• **REQUEST**:
Without further comment, state how many lines in the listing below contain the word "loose".

• **ENTRIES PROVIDED**:
________________________

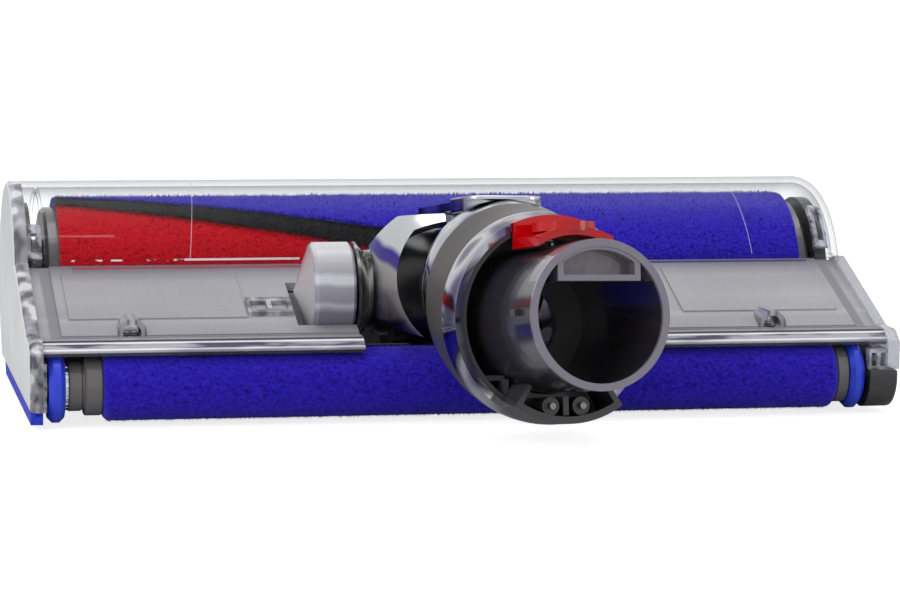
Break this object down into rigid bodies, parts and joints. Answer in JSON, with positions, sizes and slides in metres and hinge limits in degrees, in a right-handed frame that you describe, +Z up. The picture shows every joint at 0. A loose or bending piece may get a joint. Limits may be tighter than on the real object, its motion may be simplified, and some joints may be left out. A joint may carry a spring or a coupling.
{
  "type": "vacuum floor brush head",
  "caption": "Soft roller floor head for a cordless vacuum, with plush rollers, a clear cover and a steering neck with a wand socket.",
  "frame": {"origin": "centre of the bounding box at floor level, where both rollers touch", "axes": "+X along the rollers towards the right seen from behind, +Y forward, +Z up"},
  "size_m": [0.251, 0.1909, 0.0641],
  "materials": {
    "clear_plastic": "clear",
    "frosted_plastic": "frosted",
    "pale_plastic": "satin",
    "dark_plastic": "satin",
    "grey_plastic": "satin",
    "steel": "plain",
    "blue_felt": "felt",
    "blue_plush": "plush",
    "red_plush": "plush",
    "carbon_bristle": "bristle",
    "blue_plastic": "satin",
    "metallic_plastic": "metallized",
    "smoky_plastic": "smoky clear",
    "band_plastic": "matte",
    "red_plastic": "gloss",
    "contact_metal": "plated"
  },
  "bodies": {
    "head": {"front_cover": "clear_plastic", "frosted_deck": "frosted_plastic", "screw_bosses": "clear_plastic", "deck_screws": "steel", "deck_clip": "frosted_plastic", "rear_rail": "clear_plastic", "chassis": "frosted_plastic", "left_end_plate": "pale_plastic", "right_end_plate": "clear_plastic", "left_end_housing": "clear_plastic", "right_end_housing": "clear_plastic", "rear_end_cap": "dark_plastic", "rear_axle": "steel", "left_felt_seal": "blue_felt", "right_felt_seal": "blue_felt", "left_drive_housing": "dark_plastic", "motor_mount": "dark_plastic", "brush_motor": "steel", "right_bearing_block": "dark_plastic", "left_cover_clip": "clear_plastic", "right_cover_clip": "clear_plastic", "left_pivot_cover": "clear_plastic", "right_pivot_cover": "clear_plastic", "left_pivot_bush": "dark_plastic", "right_pivot_bush": "dark_plastic"},
    "front_roller": {"front_core": "dark_plastic", "drive_dog": "dark_plastic", "left_roller_ring": "grey_plastic", "right_roller_ring": "grey_plastic", "blue_pile": "blue_plush", "red_pile": "red_plush", "carbon_strips": "carbon_bristle"},
    "rear_roller": {"rear_core": "grey_plastic", "rear_pile": "blue_plush", "left_collar": "grey_plastic", "left_sleeve": "grey_plastic", "tooth_ring": "dark_plastic", "left_ring_wheel": "blue_plastic", "right_ring_wheel": "blue_plastic", "right_collar": "grey_plastic"},
    "neck": {"left_hub": "smoky_plastic", "right_hub": "smoky_plastic", "neck_shell": "metallic_plastic", "neck_duct": "dark_plastic", "steer_pin": "steel"},
    "collar": {"collar_front_ring": "metallic_plastic", "steer_cap": "metallic_plastic", "collar_band": "band_plastic", "collar_rear_ring": "metallic_plastic", "collar_liner": "dark_plastic", "wand_tube": "dark_plastic", "connector_block": "dark_plastic", "connector_tray": "dark_plastic", "contact_pins": "contact_metal", "button_spring": "steel"},
    "button": {"release_button": "red_plastic"},
    "end_lock": {"main_end_cap": "dark_plastic"}
  },
  "joints": [
    {"name": "front_roller_spin", "type": "hinge", "parent": "head", "child": "front_roller", "pos_m": [0, 0.06296, 0.0275], "axis": [1, 0, 0], "continuous": true},
    {"name": "rear_roller_spin", "type": "hinge", "parent": "head", "child": "rear_roller", "pos_m": [0, -0.01404, 0.0101], "axis": [1, 0, 0], "continuous": true},
    {"name": "neck_pitch", "type": "hinge", "parent": "head", "child": "neck", "pos_m": [0, 0.00596, 0.0335], "axis": [-1, 0, 0], "range_deg": [0, 85]},
    {"name": "neck_steer", "type": "hinge", "parent": "neck", "child": "collar", "pos_m": [0, 0.00596, 0.0335], "axis": [0, 0.1736, 0.9848], "range_deg": [-38.5, 15.5]},
    {"name": "release_button_press", "type": "slide", "parent": "collar", "child": "button", "axis": [0, -0.1736, -0.9848], "range_m": [0, 0.0015], "stiffness_N_per_m": 400, "springref_m": -0.002},
    {"name": "main_end_cap_turn", "type": "hinge", "parent": "head", "child": "end_lock", "pos_m": [0.123, 0.06296, 0.0275], "axis": [1, 0, 0], "range_deg": [0, 90]}
  ]
}
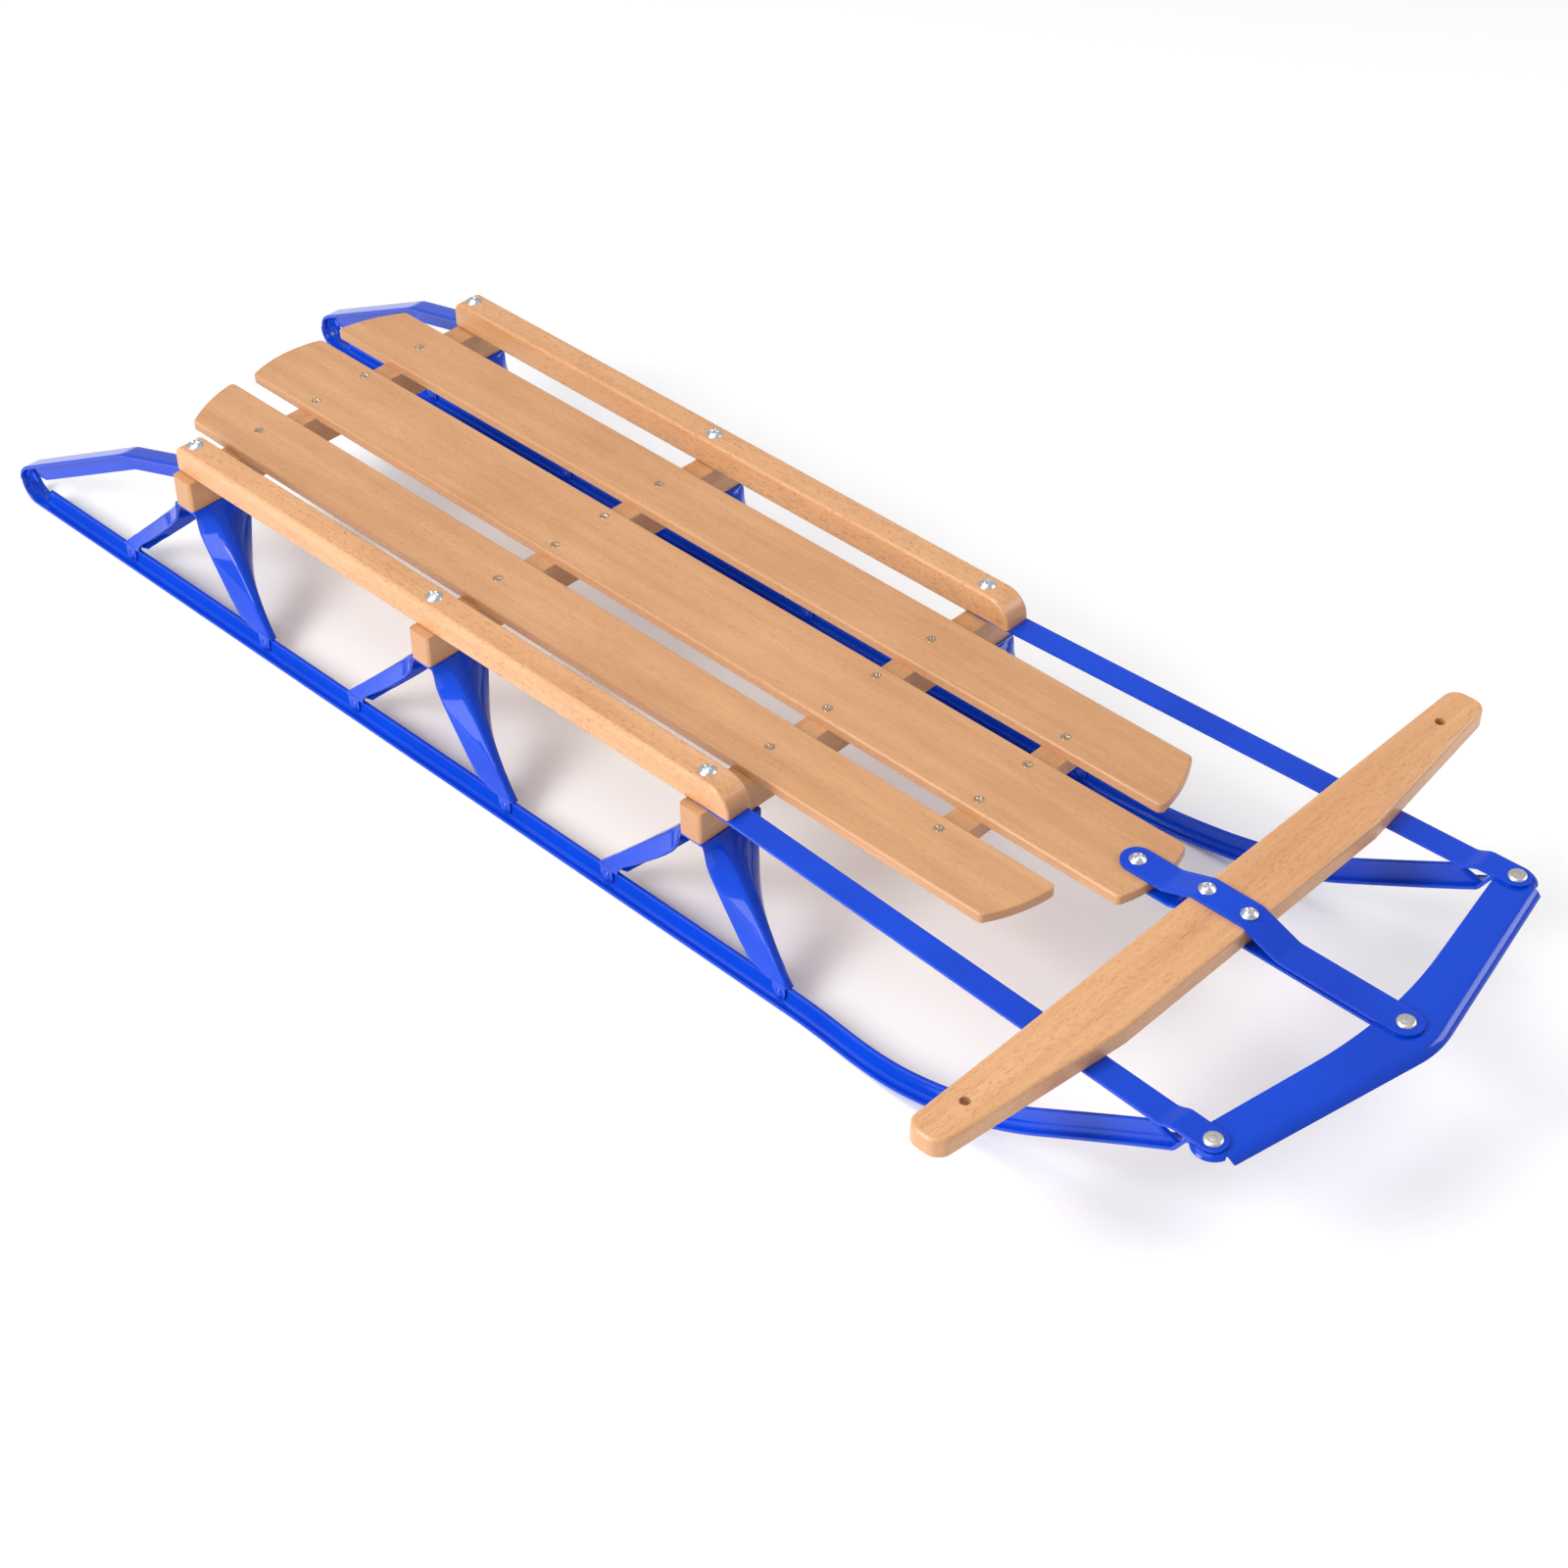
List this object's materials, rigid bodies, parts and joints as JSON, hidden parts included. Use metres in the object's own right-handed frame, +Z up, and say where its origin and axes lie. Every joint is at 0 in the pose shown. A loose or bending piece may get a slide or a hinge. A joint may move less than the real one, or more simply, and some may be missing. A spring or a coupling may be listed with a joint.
{
  "type": "steerable runner sled",
  "caption": "Steerable sled: slatted wooden deck with side rails on pressed steel knees and looped T-section runners, steered by a cross bar that bends the runner fronts.",
  "frame": {"origin": "on the ground, at the middle of the sled's whole box", "axes": "+Z up, -Y towards the front (the bumper), +X towards the rider's left"},
  "size_m": [0.608, 1.3666, 0.1595],
  "materials": {
    "beech": "clear satin lacquer on straight-grained beech with fine flecks",
    "blue_enamel": "glossy royal blue enamel",
    "zinc_plate": "bright zinc plate",
    "rivet_steel": "matt nickel"
  },
  "bodies": {
    "frame": {"slat_left": "beech", "slat_centre": "beech", "slat_right": "beech", "side_rail_left": "beech", "side_rail_right": "beech", "bench_front": "beech", "bench_middle": "beech", "bench_rear": "beech", "front_cleat": "beech", "knee_front_left": "blue_enamel", "knee_front_right": "blue_enamel", "knee_middle_left": "blue_enamel", "knee_middle_right": "blue_enamel", "knee_rear_left": "blue_enamel", "knee_rear_right": "blue_enamel", "runner_left": "blue_enamel", "runner_right": "blue_enamel", "runner_loop_left": "blue_enamel", "runner_loop_right": "blue_enamel", "rail_bolts": "zinc_plate", "rail_nuts": "zinc_plate", "deck_screws": "zinc_plate", "knee_rivets": "blue_enamel"},
    "steering": {"steering_bar": "beech", "steering_strap_upper": "blue_enamel", "steering_strap_lower": "blue_enamel", "bar_bolts": "zinc_plate", "bar_nuts": "zinc_plate", "pivot_bolt": "zinc_plate", "pivot_nut": "zinc_plate", "bumper_rivet_centre": "rivet_steel"},
    "strap_left": {"side_strap_left": "blue_enamel", "bumper_rivet_left": "rivet_steel"},
    "strap_right": {"side_strap_right": "blue_enamel", "bumper_rivet_right": "rivet_steel"},
    "bumper": {"bumper": "blue_enamel"},
    "runner_tip_left": {"runner_front_left": "blue_enamel"},
    "runner_tip_right": {"runner_front_right": "blue_enamel"}
  },
  "joints": [
    {"name": "steer", "type": "hinge", "parent": "frame", "child": "steering", "pos_m": [0, -0.42866, 0.135], "axis": [0, 0, 1], "range_deg": [-8, 8]},
    {"name": "strap_left_swing", "type": "hinge", "parent": "frame", "child": "strap_left", "pos_m": [0.1524, -0.15516, 0.13225], "axis": [0, 0, 1], "range_deg": [-4, 4]},
    {"name": "strap_right_swing", "type": "hinge", "parent": "frame", "child": "strap_right", "pos_m": [-0.1524, -0.15516, 0.13225], "axis": [0, 0, 1], "range_deg": [-4, 4]},
    {"name": "bumper_turn", "type": "hinge", "parent": "strap_left", "child": "bumper", "pos_m": [0.1715, -0.62896, 0.135], "axis": [0, 0, 1], "range_deg": [-3.6, 3.6]},
    {"name": "runner_left_flex", "type": "hinge", "parent": "frame", "child": "runner_tip_left", "pos_m": [0.171, -0.29366, 0.0015], "axis": [0, 0, 1], "range_deg": [-5.6, 5.6]},
    {"name": "runner_right_flex", "type": "hinge", "parent": "frame", "child": "runner_tip_right", "pos_m": [-0.171, -0.29366, 0.0015], "axis": [0, 0, 1], "range_deg": [-5.6, 5.6]}
  ],
  "couplings": [
    {"joint": "strap_left_swing", "follows": "steer", "ratio": 0.48037},
    {"joint": "strap_right_swing", "follows": "steer", "ratio": 0.48037},
    {"joint": "bumper_turn", "follows": "steer", "ratio": -0.42687},
    {"joint": "runner_left_flex", "follows": "steer", "ratio": 0.6788},
    {"joint": "runner_right_flex", "follows": "steer", "ratio": 0.6788}
  ]
}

________________________

• **WRITTEN ANSWER**:
2